Ireland’s biennial has been in existence since 1977. This year’s iteration includes more than fifty-seven international artists and is curated by the Senegal-based Koyo Kouoh.
Marking the centenary of the 1916 Easter Rising, “Still (the) Barbarians” — titled after the poem “Waiting for the Barbarians” by the Greek writer C.P. Cavafy — investigates the postcolonial condition of Ireland, reflecting on how postcolonialism continues to shape our present sociopolitical, cultural and environmental condition. References to enduring systems of exclusion and exploitation recur throughout the biennale.
The exhibition is spread throughout the city, with two main concentrations in the Limerick City Gallery of Art and Cleeve’s Condensed Milk Factory. The latter features a vast array of video work, sequential dark and cold rooms illuminated with moving images. Arguably the most powerful work within this section is Public Studio’s six-channel video installation Road Movie (2015). Three large screens stand in the center of the space as an imposing wall, carving the room into two sections. Portraying visual aspects of the Israel-Palestine conflict, footage depicts houses, tree-lined roads, motorways and walls dividing the region. Imagery on either side of the wall differs, thus reproducing a feeling of segregation. Sound echoes throughout the vast room with voices that state: “It’s actually an existential war of Israel against Islam” and “the army refuses use of the roads.” The sociopolitical ramifications of Israel’s declaration of statehood in the postwar period of 1948 are depicted with affective strength.
A dystopian virtual reality is described in Larry Achiampong and David Blandy’s digital video Finding Fanon 1 & 2 (both 2015) — named after Frantz Fanon, a Martinique-born Afro-Caribbean philosopher, revolutionary and writer whose works are influential in the field of postcolonial studies. Two suited characters run searchingly through city docklands and concrete streets. The consolidation of wealth overshadows any potential for revolution in this digital creation, where people are described as spending their lives embedded in the “master’s plans.”
Also in the Milk Factory is Irish artist Alan Phelan’s Casement (2016), which directly addresses Ireland’s own political history, referring to the life of Roger Casement, an Anglo-Irish worker for the British Colonial Service. Knighted for his reporting on human-rights issues in Congo and Peru, he later heralded the republican cause before being executed as a result of the rising.
The quantification and analysis of acts of terrorism is the main focus of Eric Baudelaire’s FRMAWREOK FAMREWROK FRMWRAOEK FMRAEOWRK FWRREOMAK FEARMOWRK FORAMRWEK FWMAOERRK FOMARERWK FEMORWARK FMRWREAOK (2016). A wallpaper installation that stretches down an endlessly long partition, its monotone gray rectangles recall the refined language of Minimalism. The rectangles are text boxes that reproduce facsimiles of graphs, charts and data lists recording, for example, annual fatalities from Palestinian terrorism from 1978 to 1998 or international terrorist incidents and casualties from 1988 to 2003. The overwhelming mass of numbers and information dissolves into simple quadrilaterals amid an endless stream of data.
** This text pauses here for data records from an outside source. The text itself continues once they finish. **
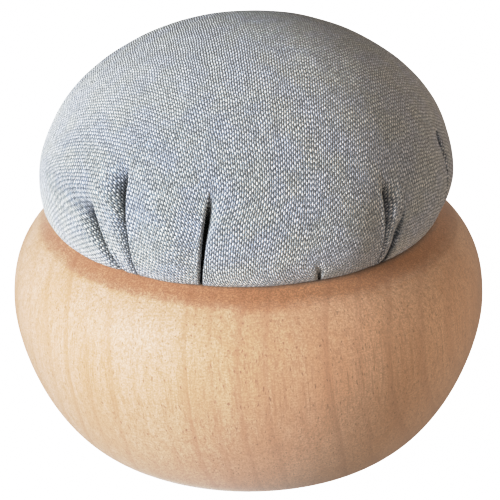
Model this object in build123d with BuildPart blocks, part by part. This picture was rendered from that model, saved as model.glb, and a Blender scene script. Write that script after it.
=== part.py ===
"""Pin cushion: a stuffed cloth cushion that sits in a turned wooden bowl.

Millimetres, +Z up. The origin is the centre of the felt foot's underside, where the
object rests on a table. Every piece is a solid of revolution about Z, apart from the
knot of the gathering thread.

The wooden bowl is turned from one block: a rounded belly, a crease below the rim, a
sloping rim band, a rounded lip and a straight recess for the cushion. The cushion is a
sewn unit that lifts straight out of the recess. Its layers are nested, so the inner
face of each layer is the outer face of the next one.
"""

import os
from math import cos, radians, sin, tan

from build123d import *

os.makedirs("parts", exist_ok=True)

# ---- Driving dimensions: bowl ----
BELLY_RADIUS = 45.0          # widest radius of the bowl
FELT_PROUD = 0.8             # the felt stands this far below the wood
BELLY_HEIGHT = 28.5          # widest point above the wood's foot
FOOT_RADIUS = 27.5
FOOT_SLOPE = 12.0            # degrees, where the belly leaves the foot
LIP_HEIGHT = 45.5            # top of the rounded lip above the wood's foot
LIP_CREST_RADIUS = 35.2      # distance of the lip's top from the axis
LIP_ROUNDING = 2.0           # its inner side is also the mouth of the recess
BAND_SLOPE = 33.0            # degrees, rim band falling outwards from the lip
CREASE_RADIUS = 39.6         # outer edge of the rim band
CREASE_SLOPE = 44.0          # degrees, where the belly meets the crease
CREASE_ROUNDING = 1.6
RECESS_FLOOR = 18.8          # height of the recess floor
RECESS_CORNER = 10.0         # radius between its wall and floor

# ---- Driving dimensions: felt pad under the foot ----
FOOT_PAD_RADIUS = 24.0
FOOT_PAD_THICKNESS = 1.5
FOOT_PAD_GAP = 0.3           # between the pad's edge and the wood around it

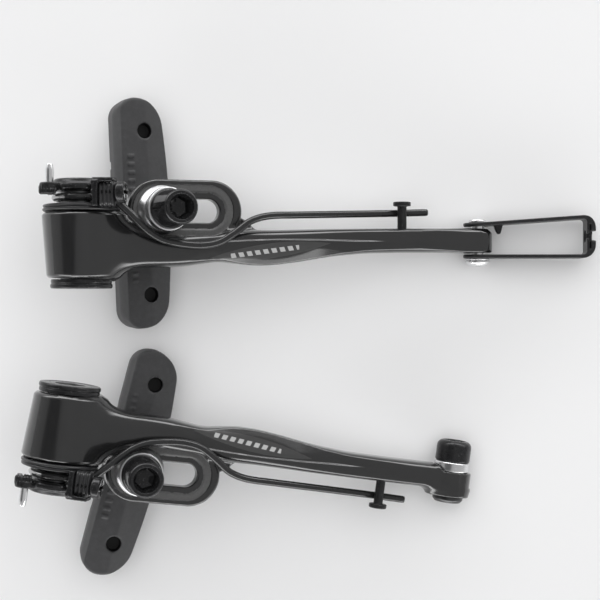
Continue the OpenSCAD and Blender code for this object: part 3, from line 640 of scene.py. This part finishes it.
def arm_field(x, y, z, side):
    """Whole forging: barrel and stem filleted together, the slot plate and the tip filleted on, then the
    slot, its track, the washer seats, the bore and on the second arm the cable seat taken away."""
    bore = np.hypot(x, z)
    barrel = meet_edge(bore - (9.95 + 0.08 * y), np.abs(y + 0.45) - 8.75, 0.7, 0.2)
    end = REACH if side == "a" else 110.0
    stem = np.maximum(stem_field(np.clip(x, 3.4, REACH), y, z), np.maximum(x - end, -x))
    arm = join_soft(barrel, stem, 4.5)
    u, v, w = plate_coordinates(x, y, z)
    ring = long_round(u + STUD_IN, v, SLOT_RUN + 1, 8.4)
    plate = meet_edge(ring, np.abs(w) - 2.5, 0.5, 0.15)
    web = np.maximum.reduce([0.88 * (u - 22.9) + 0.48 * (v - 1.0), -0.45 * (u - 29.0) - 0.89 * (v + 8.5),
                             12.0 - u, 0.42 * (u - 27.5) + 0.91 * (v + 4.0)])
    plate = join_soft(plate, meet_soft(web, np.abs(w + 0.1) - 1.7, 0.5), 0.5)
    arm = join_soft(arm, plate, 1.6)
    if side == "a":
        grow = along(x, (95, -0.8), (107, 0.0))
        tip = meet_soft(np.hypot(np.maximum(x - REACH, 0), z) - 4.2 - grow, np.abs(y - 1.85) - 3.4 - grow, 0.7)
        tip = meet_soft(tip, np.hypot(np.maximum(x - REACH, 0), z) * 0.7 + (y - 1.85) * 0.72 - 4.55, 0.3)
        arm = join_soft(arm, np.maximum(tip, 95 - x), 0.6)
    else:
        notch = meet_soft(0.62 * (y - 0.2) + 0.78 * (106.3 - x), y - 0.2, 0.2)
        arm = meet_soft(arm, -np.minimum(notch, np.maximum(y - 0.2, 107.6 - x)), 0.2)
        boss = np.hypot(x - np.clip(x, BOLT_X, BOLT_X + 1.2), z) - 4.6
        boss = meet_soft(boss, np.abs(y - 3.7) - 3.5, 0.5)
        skirt = np.hypot((x - 109.3) * 0.68, z) - 4.6 + np.maximum(y - 5.4, 0) * 0.2
        skirt = meet_soft(skirt, np.abs(y - 5.9) - 1.3, 0.4)
        arm = join_soft(arm, join_soft(boss, skirt, 0.4), 2.2)
        arm = meet_soft(arm, -meet_soft(np.hypot(x - BOLT_X, z) - 5.5, y - 0.2, 0.15), 0.15)
    ledge = long_round(u + STUD_IN, v, SLOT_RUN, 7.0)
    seat = np.minimum(np.maximum(ledge, 2.2 - w), np.maximum(ledge, 2.2 + w))
    track = np.maximum(long_round(u + STUD_IN, v, SLOT_RUN, 5.0), 1.9 - w)
    slot = long_round(u + STUD_IN, v, SLOT_RUN, 3.25)
    for hollow, edge in ((seat, 0.12), (track, 0.3), (slot, 0.35), (bore - 5.65, 0.6)):
        arm = meet_edge(arm, -hollow, edge, 0.12)
    return arm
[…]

At the Limerick City Gallery of Art, immigration and the refugee crisis are a recurring reference. Mary Evan’s craft paper installation Thousands are Sailing (2016) depicts the faceless silhouettes of people in boats, moving toward nowhere to confront an uncertain future. Within the same room, Hera Büyüktasciyan’s Destroy Your Home, Build up a Boat, Save Life! (2014–15) contains rolled rugs bound together upon a wooden structure, unraveling and coming apart at the seams.
Perhaps most powerful is Philip Aguirre y Otegui’s Cabinet Mare Nostrum (2016), an installation in which blue coffin-shaped boats have been painted upon the wall, echoing and consuming the shape of the Mediterranean Sea. Drawings denoting the mass movement of people from Africa and the Middle East are presented in glass vitrines: silhouettes of people behind wire fences acting as portraits of a world in crisis.
Across the river in a freestanding mid-nineteenth-century building called The Sailor’s House, American-Korean artist Michael Joo intervened with the structure itself to present This beautiful stripped wreckage (which we investigate) (2016). Formerly a hostel for sailors, the artist approached the disused space as a corpus or body in its own right: one that needed piecing back together. With bare brick walls stripped to their most basic elements, Joo encountered a mass of timber in the barren back yard. Meticulously investigating this matter, he salvaged the building’s decaying wooden door and window frames, painstakingly piecing them back together and reinstalling them so that they hung just inches in front of their original sites, suspended on metal wires or pins.
The biennial weaves together complex and problematic histories of postcolonialism to bravely confront the humanitarian atrocities occurring in the world today. Many of these are happening on our doorsteps and within our Mediterranean seas, as people look for a route out of war-torn territories where extremist groups have prospered.